• **DATA LINES**:
******

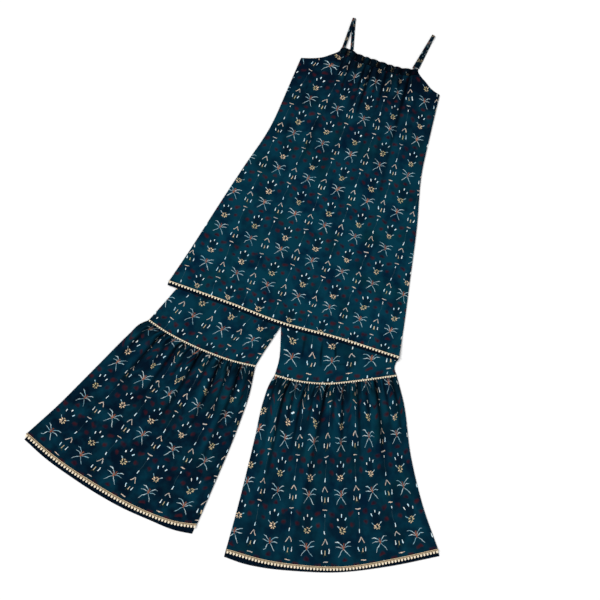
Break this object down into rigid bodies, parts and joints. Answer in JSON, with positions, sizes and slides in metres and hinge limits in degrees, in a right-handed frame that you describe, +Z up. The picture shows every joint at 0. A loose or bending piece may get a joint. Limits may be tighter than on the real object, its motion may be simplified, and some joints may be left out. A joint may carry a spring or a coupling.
{
  "type": "sharara suit",
  "caption": "Strappy A-line kameez laid flat over flared sharara trousers, with gold lace edging on its hems and knee seams.",
  "frame": {"origin": "middle of the suit's box, on the surface that it lies on", "axes": "+Y up the kameez's centre line from its hem to its neck, +X to the right as seen from above, +Z up"},
  "size_m": [1.3332, 1.7424, 0.0101],
  "materials": {
    "printed_cloth": "printed, matt",
    "cloth_wrong_side": "plain, matt",
    "gold_edging": "metallic thread"
  },
  "bodies": {
    "root": {"kameez_front": "printed_cloth", "neck_casing": "printed_cloth", "strap_left": "printed_cloth", "strap_right": "printed_cloth", "waistband_front": "printed_cloth", "thigh_front_left": "printed_cloth", "thigh_front_right": "printed_cloth", "flare_front_left": "printed_cloth", "flare_front_right": "printed_cloth", "kameez_back": "cloth_wrong_side", "waistband_back": "cloth_wrong_side", "thigh_back_left": "cloth_wrong_side", "thigh_back_right": "cloth_wrong_side", "flare_back_left": "cloth_wrong_side", "flare_back_right": "cloth_wrong_side", "kameez_hem_trim": "gold_edging", "knee_trim_left": "gold_edging", "knee_trim_right": "gold_edging", "flare_hem_trim_left": "gold_edging", "flare_hem_trim_right": "gold_edging"}
  },
  "joints": []
}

******

• **YOUR INSTRUCTIONS**:
Output all of the data again. Match it exactly.

• **SOLUTION TO THIS EXERCISE**:
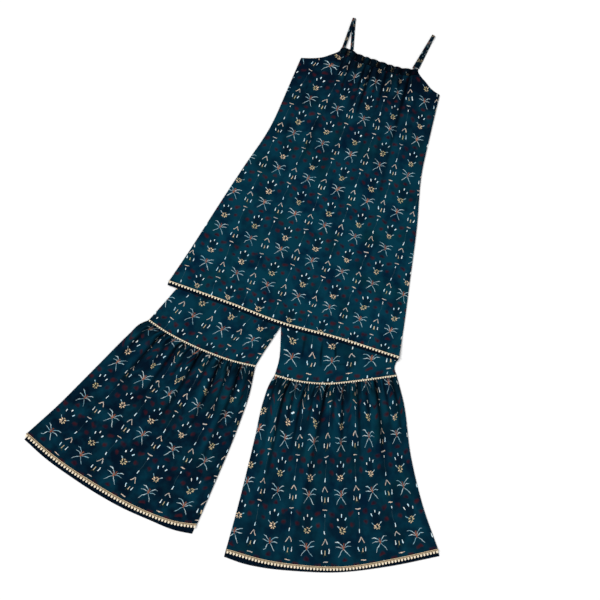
Break this object down into rigid bodies, parts and joints. Answer in JSON, with positions, sizes and slides in metres and hinge limits in degrees, in a right-handed frame that you describe, +Z up. The picture shows every joint at 0. A loose or bending piece may get a joint. Limits may be tighter than on the real object, its motion may be simplified, and some joints may be left out. A joint may carry a spring or a coupling.
{
  "type": "sharara suit",
  "caption": "Strappy A-line kameez laid flat over flared sharara trousers, with gold lace edging on its hems and knee seams.",
  "frame": {"origin": "middle of the suit's box, on the surface that it lies on", "axes": "+Y up the kameez's centre line from its hem to its neck, +X to the right as seen from above, +Z up"},
  "size_m": [1.3332, 1.7424, 0.0101],
  "materials": {
    "printed_cloth": "printed, matt",
    "cloth_wrong_side": "plain, matt",
    "gold_edging": "metallic thread"
  },
  "bodies": {
    "root": {"kameez_front": "printed_cloth", "neck_casing": "printed_cloth", "strap_left": "printed_cloth", "strap_right": "printed_cloth", "waistband_front": "printed_cloth", "thigh_front_left": "printed_cloth", "thigh_front_right": "printed_cloth", "flare_front_left": "printed_cloth", "flare_front_right": "printed_cloth", "kameez_back": "cloth_wrong_side", "waistband_back": "cloth_wrong_side", "thigh_back_left": "cloth_wrong_side", "thigh_back_right": "cloth_wrong_side", "flare_back_left": "cloth_wrong_side", "flare_back_right": "cloth_wrong_side", "kameez_hem_trim": "gold_edging", "knee_trim_left": "gold_edging", "knee_trim_right": "gold_edging", "flare_hem_trim_left": "gold_edging", "flare_hem_trim_right": "gold_edging"}
  },
  "joints": []
}